Chapter One: So You Want to Write
A Memoir That Could Be Turned Into a Movie
Why I Can’t Desert the Desert
These times when Americans are divided in its presence in Iraq, but united in its support towards its troops, “Jarhead” seems appropriate. It’s not a war movie, but a soldier’s movie. More specifically, it’s the story of Anthony “Swoff” Swofford (Jake Gyllenhaal), who enlists at the age of 20, becomes a U.S. Marine sniper, and “fights” during the 1991 Gulf War.
I think Swofford, as a character, is one credible soldier to watch. I hate it when soldiers are plainly depicted as either a reserved coward or a gung-ho Rambo wannabe. Swofford is a bit of both. He’s amped to fight, but has misgivings about doing it in the first place. He’s obedient and loyal, but he keeps a muffled grudge within. The more complex he is, the more believable the guy is. But that doesn’t mean he’s relatable. Viewers wanting to emotionally connect with Swofford will be disconnected. One’s have to go through the same shit as he did for sympathy to be possible. We can only sit back and try to understand him.
It’s not that this is such a bad thing. “Jarhead” is a great exercise in empathy. It really makes you ponder about a jarhead’s life, not necessarily live it. I thought military training is like a simulation of a psychotic serial killer’s childhood. You go through a phase of mental abuse. It’s kinna fucked up to do that to a person, but it’s an effective way to train a killer. The tragedy is – a soldier can neither reverse the mental abuse nor erase the horrific images of war. Towards the end, when Swoff is safely back home, he can’t help but feel he’s still in the desert.

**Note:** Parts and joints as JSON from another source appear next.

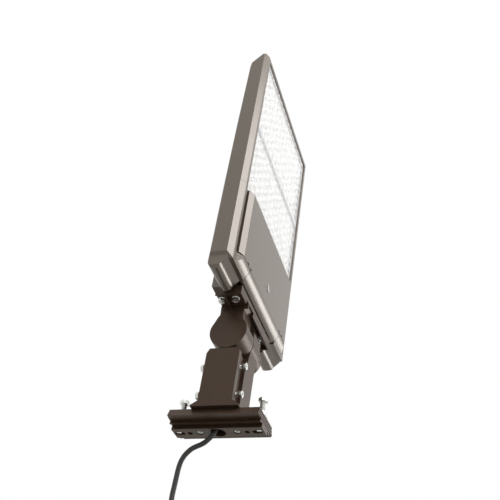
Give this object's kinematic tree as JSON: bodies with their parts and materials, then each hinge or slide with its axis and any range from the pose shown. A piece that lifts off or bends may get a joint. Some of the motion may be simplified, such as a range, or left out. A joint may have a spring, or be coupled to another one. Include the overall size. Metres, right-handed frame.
{
  "type": "shoebox area light",
  "caption": "Flat rectangular outdoor area light with moulded optics, a hinged driver bay door and an adjustable knuckle arm on a drilled pole plate with a supply lead.",
  "frame": {"origin": "centre of the pole plate's pole face, midway between the two pole holes", "axes": "+Z from the pole face along the arm to the top of the head; the lens side faces -Y; +X across the head, towards the pivot bolt's head"},
  "size_m": [0.361, 0.17, 1.2052],
  "materials": {
    "black_plastic": "matte",
    "board": "white solder mask",
    "bronze": "bronze powder coat on die-cast aluminium",
    "cable_jacket": "matte",
    "core": "insulated wire",
    "dark_bronze": "dark bronze powder coat on die-cast aluminium",
    "driver_case": "painted",
    "fibre": "fibre composite",
    "led": "phosphor",
    "lens": "clear moulded",
    "pale_plastic": "matte",
    "rubber": "matte",
    "steel": "bright zinc",
    "tray": "zinc plated"
  },
  "bodies": {
    "mount": {"arm_sleeve": "dark_bronze", "front_set_bolts": "steel", "back_set_bolts": "steel", "spigot_base": "dark_bronze", "pole_plate": "dark_bronze", "plate_screws": "steel", "pole_bolts": "steel", "pole_bolt_washers": "steel", "pole_bolt_nuts": "steel", "wire_grommet": "rubber", "pivot_washer": "steel", "supply_cable": "cable_jacket", "cable_cores": "core"},
    "head": {"housing": "bronze", "lens_frame": "bronze", "lens_lower": "lens", "lens_upper": "lens", "lens_gasket": "rubber", "led_board_lower": "board", "led_board_upper": "board", "leds_lower": "led", "leds_upper": "led", "frame_screws": "steel", "gear_tray": "tray", "led_driver": "driver_case", "surge_protector": "pale_plastic", "terminal_block": "pale_plastic", "tray_screws": "steel", "cable_gland": "black_plastic", "hinge_pins": "steel", "door_gasket": "rubber", "arm_gasket": "rubber", "arm_bracket": "dark_bronze", "arm_bolts": "steel", "friction_washer": "fibre", "pivot_bolt": "steel"},
    "door": {"door": "bronze"},
    "latch": {"door_latch": "steel"}
  },
  "joints": [
    {"name": "tilt", "type": "hinge", "parent": "mount", "child": "head", "pos_m": [0, -0.0045, 0.1832], "axis": [-1, 0, 0], "range_deg": [-30, 90]},
    {"name": "door_hinge", "type": "hinge", "parent": "head", "child": "door", "pos_m": [0, -0.041, 0.2682], "axis": [1, 0, 0], "range_deg": [0, 100]},
    {"name": "latch_turn", "type": "hinge", "parent": "door", "child": "latch", "pos_m": [0.002, -0.05, 0.3142], "axis": [0, 1, 0], "range_deg": [0, 90]}
  ]
}
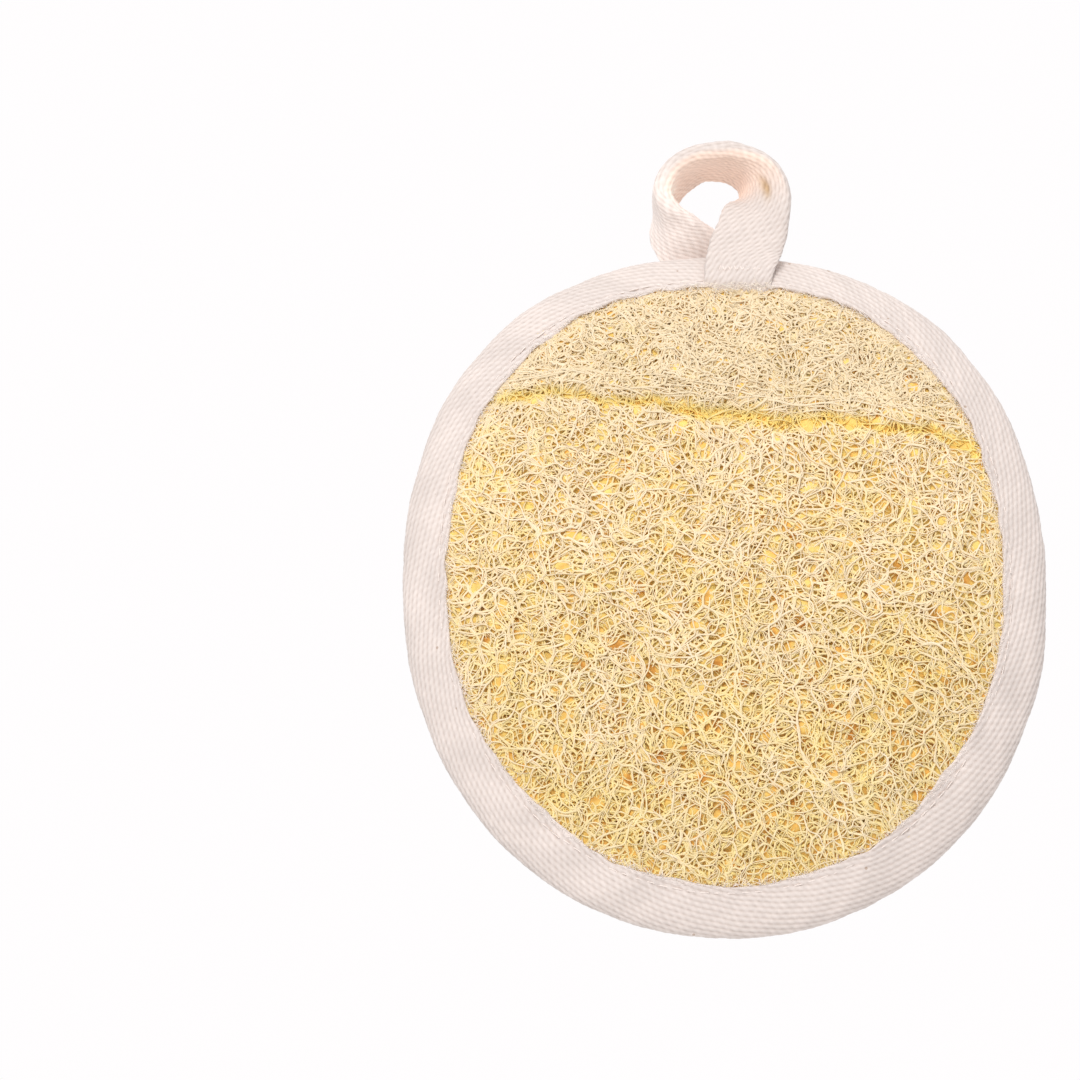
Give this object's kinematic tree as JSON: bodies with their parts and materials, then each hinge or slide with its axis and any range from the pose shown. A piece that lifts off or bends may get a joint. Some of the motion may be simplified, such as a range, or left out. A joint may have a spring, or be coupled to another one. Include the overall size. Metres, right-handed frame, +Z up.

Director Sam Mendes and cinematographer Conrad L. Hall have given us stunning visuals in “American Beauty” and “Road to Perdition.” In this movie, they do not disappoint. The early scenes are bright and stark as daylight and in contrast, the final scenes are dark and surreal as a nightmare. Jake Gyllenhaal hits a career high here, although his performance in “Brokeback Mountain” will hog all the attention. Jamie Foxx is decent as Swoff’s Staff Sergeant, but the role lacks depth. Finally, I’d like to give props to Peter Sarsgaard who plays Swofford’s buddy Troy. I tell you this actor will get his Oscar someday. His work here is impressive as he was in “Boys Don’t Cry” and “Shattered Glass.”
You know, I’d be attracted to the idea of a second Jarhead movie. I’d want to compare the jarheads of the first Gulf War and of the existing Iraq war. I’m sure a current Marine would be inspired to write his own memoirs after watching this movie. In “Jarhead,” the men struggled with their feelings of futility and inaction. In the present war, Marines are in full-on action while dealing with increasing fatalities and Dubya’s dubious leadership. So which one is more of a hellish scenario? That would be interesting to explore. Sir, yes, sir.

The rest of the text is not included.